The cinematic Loudness War mistakes quantity for quantity, and breadth for depth. Just because it’s now possible to render a straight half-hour of CGI action sequences doesn’t mean that any of them will stick around in your brain for any longer than it takes to watch them.
There is a good movie lodged somewhere inside of Tomorrowland: one that has Bird’s trademark blend of sensitivity and excitement, that makes its admittedly excellent social commentary a focal point rather than a side-show distraction—and one that is about a half-hour shorter. Tomorrowland is a disappointment not because its a bad movie, but because its a numbing one that explicitly complains about cinema’s tendency to numb. I thought that if anyone could fight Hollywood’s march toward no dynamic range, it’d’ve been Bird. Unfortunately, I think I was wrong.
Caveat Spectator
Casey vandalizes government property and gets off mostly scot-free.
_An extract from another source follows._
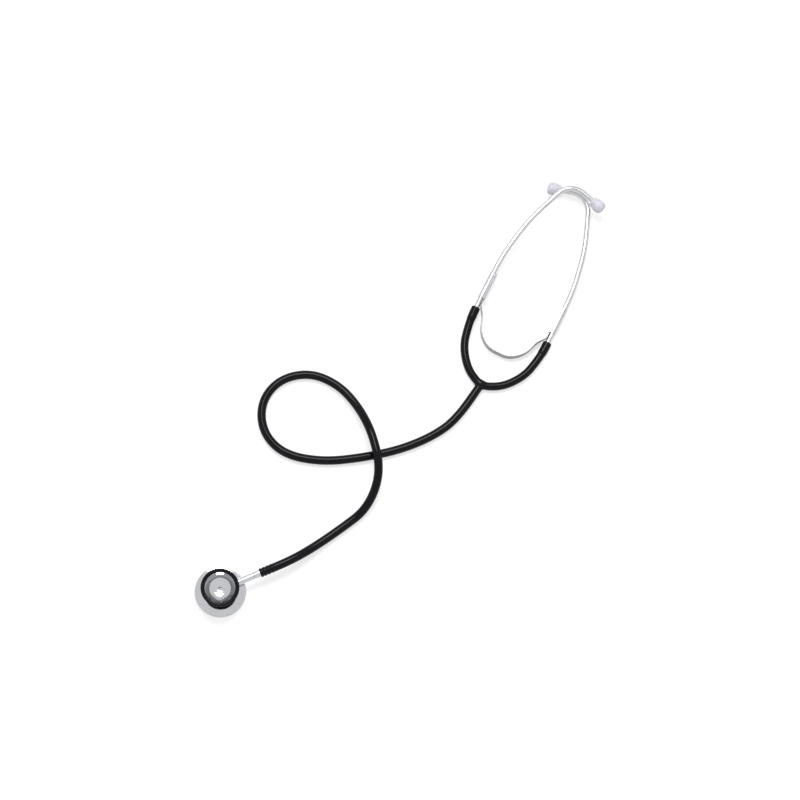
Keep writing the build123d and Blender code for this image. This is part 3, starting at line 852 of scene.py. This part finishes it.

There’s a surprising amount of violence in the movie, admittedly all toward robots, but still—human-looking robots. Decapitations, explosions, dismemberments, and more are all perpetrated on androids, most of whom smile Stepfordianly the whole time. Pretty creepy visuals. Casey does her best to stay on good terms with her father, but for a high-school student, she sure does run away and lie a lot—combined with the aforementioned destruction of government property, she doesn’t exactly make the best role model (if that’s what you’re looking for).
There’s a handful of third-tier swears—h***s, d***, etc., as well as some British vulgarities (after all, variety is the spice of life). People who aren't convinced that ice caps are melting and bees are dying may be offended by the movie mentioning these things.